Note: We published an updated market comparison in June.

Who’s in the running?

A dozen startups are already tackling the market — and plenty more are out trying to raise early-stage funding to launch at this very moment.

The veteran in the space is Getir, which launched its 10-minute grocery delivery in Turkey in 2015 and now operates in 23 cities in its home country and in London. On Friday, it closed a $300m Series C at a $2.6bn valuation, led by Sequoia and Tiger Global. It is set to enter the German, French and Dutch markets this year. 

Germany’s Gorillas, which launched in Berlin in June 2020, also hit the $1bn valuation mark last week after raising €285m — and became Germany’s fastest ever unicorn. UK-based Dija has only been operational for one month, but has already started acquiring competitors: it bought Cambridge-based Genie in March.

All are doing more or less the same thing: they offer customers around 1,000-2,000 grocery goods, which can be ordered via an app and will arrive in less than 15 minutes. These goods are stocked in ‘dark stores’ — mini warehouses in the city centre — and delivered by a fleet of riders, mostly on e-bikes. 

Which markets are they trying to win?

London is the place to watch. Weezy was the first operator to launch in the city, back in July 2020, and has since been joined by Turkey’s Getir, which launched in January 2021. Germany’s Gorillas launched in March 2021 while fellow UK-based startups Zapp launched in January 2021 and Dija launched in March 2021. Jiffy is about to launch. 

Germany is also seeing a lot of action. Gorillas launched in Berlin in June 2020 (just a month before Weezy in the UK) and was followed by Flink in January 2021. GetFaster launched in Düsseldorf in January 2021, and plans to expand to Berlin soon. 

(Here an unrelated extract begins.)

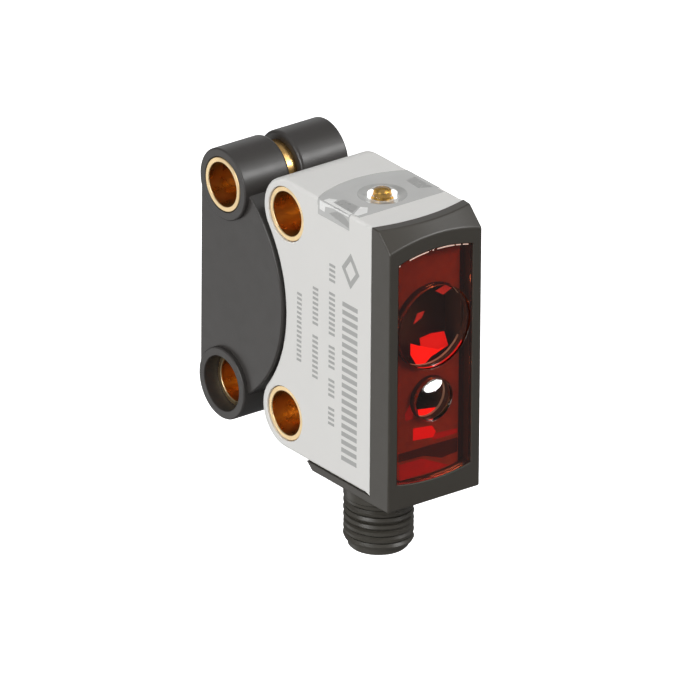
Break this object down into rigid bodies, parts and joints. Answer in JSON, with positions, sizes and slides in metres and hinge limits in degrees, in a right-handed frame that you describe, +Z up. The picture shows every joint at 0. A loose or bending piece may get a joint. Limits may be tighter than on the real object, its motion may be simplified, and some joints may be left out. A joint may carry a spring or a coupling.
{
  "type": "photoelectric sensor",
  "caption": "Subminiature laser photoelectric sensor: red front window, teach button under a smoked pane, brass mounting sleeves, threaded plug and a black rear saddle adapter.",
  "frame": {"origin": "middle of the flat right-hand side of the housing, halfway between the two sleeve holes in height and halfway from the front frame to the hole line: the face that is screwed to a bracket", "axes": "+X is the outward normal of the mounting side, -Y is the way the window and its beam look, +Z is up, away from the plug"},
  "size_m": [0.0091, 0.0216, 0.0269],
  "materials": {
    "housing_grey": "fine satin moulded ABS/PC, light grey",
    "frame_black": "satin moulded black polymer",
    "window_red": "polished deep red transparent PMMA",
    "lens_clear": "polished clear polycarbonate",
    "optics_black": "matt black light-absorbing polymer",
    "filter_grey": "laminated polarising film on glass",
    "laser_can": "gold-plated package and leads",
    "spring_steel": "stamped tinned steel",
    "chip_black": "moulded epoxy package",
    "ceramic_tan": "sintered ceramic body",
    "board_green": "solder-masked glass epoxy laminate",
    "led_green": "diffused epoxy",
    "led_yellow": "diffused epoxy",
    "gold_contact": "gold-plated snap dome and contacts",
    "button_clear": "clear moulded polycarbonate",
    "pane_smoke": "translucent light grey polycarbonate",
    "seal_rubber": "moulded nitrile rubber",
    "plug_black": "glass-filled polyamide with a fine thread",
    "sleeve_brass": "turned brass, bright rims",
    "adapter_black": "satin glass-filled polyamide, charcoal"
  },
  "bodies": {
    "sensor": {"housing": "housing_grey", "front_frame": "frame_black", "front_window": "window_red", "receiver_lens": "lens_clear", "emitter_lens": "lens_clear", "receiver_prism": "lens_clear", "optics_block": "optics_black", "polarising_filter": "filter_grey", "laser_diode": "laser_can", "laser_lead_1": "laser_can", "laser_lead_2": "laser_can", "laser_lead_3": "laser_can", "laser_retainer": "spring_steel", "shield_can": "spring_steel", "photodiode": "chip_black", "processor_chip": "chip_black", "driver_chip": "chip_black", "switch_base": "chip_black", "capacitor_1": "ceramic_tan", "capacitor_2": "ceramic_tan", "capacitor_3": "ceramic_tan", "main_board": "board_green", "top_board": "board_green", "status_led_green": "led_green", "status_led_yellow": "led_yellow", "switch_dome": "gold_contact", "contact_pin_1": "gold_contact", "contact_pin_2": "gold_contact", "contact_pin_3": "gold_contact", "contact_pin_4": "gold_contact", "status_window": "pane_smoke", "button_seal": "seal_rubber", "connector_seal": "seal_rubber", "connector_body": "plug_black", "contact_carrier": "plug_black", "upper_sleeve": "sleeve_brass", "lower_sleeve": "sleeve_brass"},
    "button": {"teach_button": "button_clear"},
    "adapter": {"adapter_body": "adapter_black", "adapter_upper_sleeve": "sleeve_brass", "adapter_lower_sleeve": "sleeve_brass"}
  },
  "joints": [
    {"name": "button_press", "type": "slide", "parent": "sensor", "child": "button", "axis": [0, 0, -1], "range_m": [0, 0.00025], "stiffness_N_per_m": 400, "springref_m": -0.0005},
    {"name": "adapter_release", "type": "slide", "parent": "sensor", "child": "adapter", "axis": [0, 1, 0], "range_m": [0, 0.012]}
  ]
}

Gorillas has also expanded to seven other German cities — Hamburg, Cologne, Munich, Stuttgart, Frankfurt, Düsseldorf — along with Amsterdam, Rotterdam, Den Haag and Groningen in the Netherlands. It has 40 dark stores across these three markets. Flink also covers several other cities — Hamburg, Düsseldorf, Cologne, Munich, Wiesbaden, Frankfurt and Nürnberg — and is launching in new locations “on a daily basis”, it says. 

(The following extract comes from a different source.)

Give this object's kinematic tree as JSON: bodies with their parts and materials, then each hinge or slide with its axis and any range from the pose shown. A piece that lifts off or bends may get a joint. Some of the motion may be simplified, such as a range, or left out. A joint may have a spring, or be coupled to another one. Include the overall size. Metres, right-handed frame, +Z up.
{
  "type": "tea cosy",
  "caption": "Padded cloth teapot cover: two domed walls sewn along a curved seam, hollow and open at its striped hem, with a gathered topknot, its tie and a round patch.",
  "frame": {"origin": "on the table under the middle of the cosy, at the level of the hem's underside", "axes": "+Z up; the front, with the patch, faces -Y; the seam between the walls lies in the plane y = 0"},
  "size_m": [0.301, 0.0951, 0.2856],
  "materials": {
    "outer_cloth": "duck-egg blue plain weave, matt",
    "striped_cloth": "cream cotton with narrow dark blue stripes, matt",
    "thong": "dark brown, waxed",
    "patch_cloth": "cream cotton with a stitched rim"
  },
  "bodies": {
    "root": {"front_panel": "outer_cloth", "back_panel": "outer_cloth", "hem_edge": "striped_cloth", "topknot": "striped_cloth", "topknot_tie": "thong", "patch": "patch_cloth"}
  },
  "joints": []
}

Weezy has conquered the most territory in London so far: by April 11, it will have 15 dark stores, and has also recently expanded to Bristol and Brighton. It says it is growing 30% week on week. Getir currently has five dark stores in London, plans to add plenty more — and expand to other major European cities. 

Dija plans to catch up fast, too. At the moment, it has four dark stores in London but plans to open “a new location every five to seven days”, according to CEO and cofounder Alberto Menolascina.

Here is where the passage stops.